My round-up of news, events and stuff and nonsense from the last seven days –
if it’s news to me, it must be news to you!
Truth-teller of the week: More people trust their hairdresser to tell the truth than they do priest and clergy and the police according to the Ipsos MORI Veracity Index. Doctors head the truth-tellers list, while bankers are trusted less than builders – unsurprisingly, politicians remain rooted at the bottom of the league table.
Truth-twister of the week: Although scientists are also high on the list of trusted professions, you have to wonder why. A study conducted by Bristol University suggesting that people trying to lose weight would do better to drink Diet Coke than water was part-funded by, er… Coca-Cola and PepsiCo. The study considered more than 5,500 papers on the subject, but used only three – and two of those found no difference.
Game of the week: Play Top Trumps with Donald and his Republican buddies. (The Combover’s special power: defies political gravity)
Late arrival of the week: Betarix Potter story of a cross-dressing, pro-gun lobby cat is finally published more than a hundred years after it was written.
Tax dodge of the week: Google stumps up £130 million to cover its tax bill for the ten years up to 2015 which seems a tad on the derisory side since one figure I saw estimated UK profits of £6 billion in that period. If true, that is a tax rate of a little over 2% which is particularly galling in the week of my own tax self-assessment which has me paying 25% on my own meagre earnings.
Get-rich-quick-scheme of the week 2: Dust off your Kodak Brownie. Irish photographer, Kevin Abosch, sells a snap of a potato for €1 million to an unamed businessman.

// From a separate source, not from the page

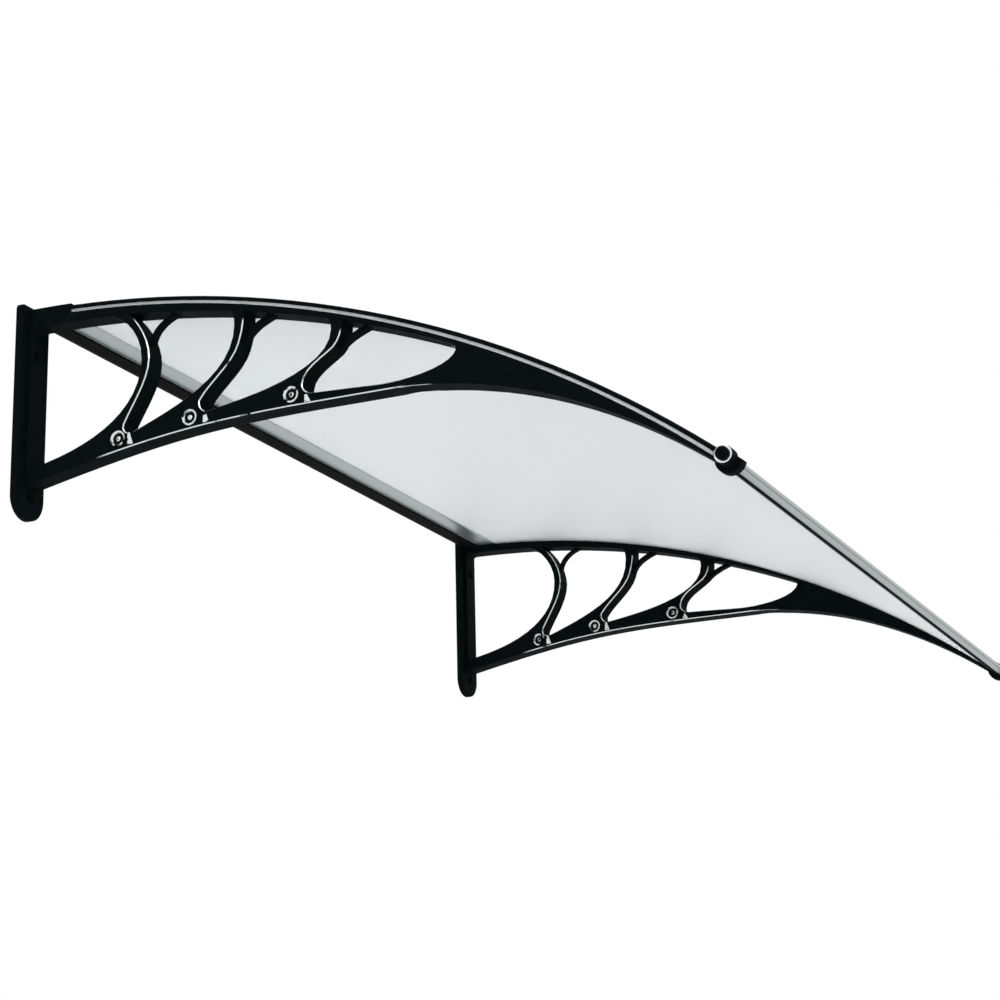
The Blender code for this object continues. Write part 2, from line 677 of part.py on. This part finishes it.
def strip_screw_left(number, out):
    seat = HALF_SHEET + CLEAR + STRIP_THICKNESS + CLEAR
    down = seat - BEAM_TOP + SCREW_BITE - CLEAR
    point = SCREW_RADIUS
    profile = [(-down, 0.0), (-down + point, SCREW_RADIUS), (0.0, SCREW_RADIUS),
               (0.0, SCREW_HEAD_RADIUS), (SCREW_HEAD_HEIGHT * 0.45, SCREW_HEAD_RADIUS),
               (SCREW_HEAD_HEIGHT * 0.85, SCREW_HEAD_RADIUS * 0.66), (SCREW_HEAD_HEIGHT, 0.0)]
    screw = turned(f"strip_screw_left_{number}", profile, 10, STEEL)
    return stand_on_arch(screw, 0.0, out, seat)


def bar_outline():
    """The front bar: a hollow nosed profile with a raised underside at the back."""
    nose = 0.0030
    points = [(BAR_REAR + 0.0008, BAR_TOP)]
    points += arc((BAR_NOSE - nose, BAR_TOP - nose), nose, 90, 0, 5)
    points += [(BAR_NOSE, BAR_GROOVE + 0.0004), (BAR_NOSE - 0.0006, BAR_GROOVE), (BAR_NOSE, BAR_GROOVE - 0.0004)]
    points += [(BAR_NOSE, BAR_LIP + 0.0008), (BAR_NOSE - 0.0008, BAR_LIP)]
    points += [(BAR_NOSE - 0.0036, BAR_LIP), (BAR_NOSE - 0.0036, BAR_UNDER)]
    points += [(BAR_REAR, BAR_UNDER), (BAR_REAR, BAR_TOP - 0.0008)]
    return [from_eye(along, rise) for along, rise in points]


def chamber_outline(gap=0.0):
    low = BAR_UNDER + BAR_WALL + gap
    high = BAR_TOP - BAR_WALL - gap
    rear = BAR_REAR + BAR_WALL + gap
    front = BAR_NOSE - BAR_WALL - gap
    corner = 0.0010
    points = [(rear, low), (front, low)]
    points += arc((front - corner, high - corner), corner, 0, 90, 3)
    points += [(rear, high)]
    return [from_eye(along, rise) for along, rise in points]


def front_bar():
    return section("front_bar", [bar_outline(), chamber_outline()], -BAR_REACH, BAR_REACH, ALUMINIUM)


def front_gasket():
    """A soft channel pushed on the front edge of the sheet, under the front bar."""
    mid = -EYE_OFFSET
    upper = mid + HALF_SHEET + CLEAR
    lower = mid - HALF_SHEET - CLEAR
    web = SHEET_PAST_BOLT + CLEAR
    lip = BAR_LIP - CLEAR
    step = BAR_NOSE - 0.0036 - CLEAR
    low = lower - GASKET_LEG
    points = [(GASKET_REAR, upper), (web, upper), (web, lower), (GASKET_REAR, lower),
              (GASKET_REAR, low + 0.0004), (GASKET_REAR + 0.0006, low), (GASKET_NOSE - 0.0008, low),
              (GASKET_NOSE, low + 0.0008), (GASKET_NOSE, lip), (step, lip), (step, BAR_UNDER - CLEAR),
              (GASKET_REAR, BAR_UNDER - CLEAR)]
    loop = [from_eye(along, rise) for along, rise in points]
    return section("front_bar_gasket", [loop], -BAR_REACH, BAR_REACH, BLACK_RUBBER)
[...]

News just in: The world is flat according to rapper BoB. The ball-shaped earth theory is just a conspiracy made up by a cabal of globe manufacturers, but we must hang on to our faith in gravity otherwise we shall all float away into space. Which doesn’t exist, obviously.
Brief lives: Oxymoronic Tory grandee and philanderer Cecil Parkinson who might even have been PM had he kept his hands off his secretary; explorer Henry Worsley dies 30 miles short of achieving his bid to be the first man to walk across Antarctica unaided.
Philosophical question of the week: Why DO so many celebrities have knobbly knees?
Word of the week: Contumelious – adjective (Of behaviour) scornful and insulting; insolent. As in this from Alfred Lord Tennyson:
Leisurely tapping a glossy boot,
And curving a contumelious lip,
Gorgonised me from head to foot,
With a stony British stare.
Money for old rope of the week: Academics at Oxford University confirm what we always knew – having a local makes us happier. Bottoms up.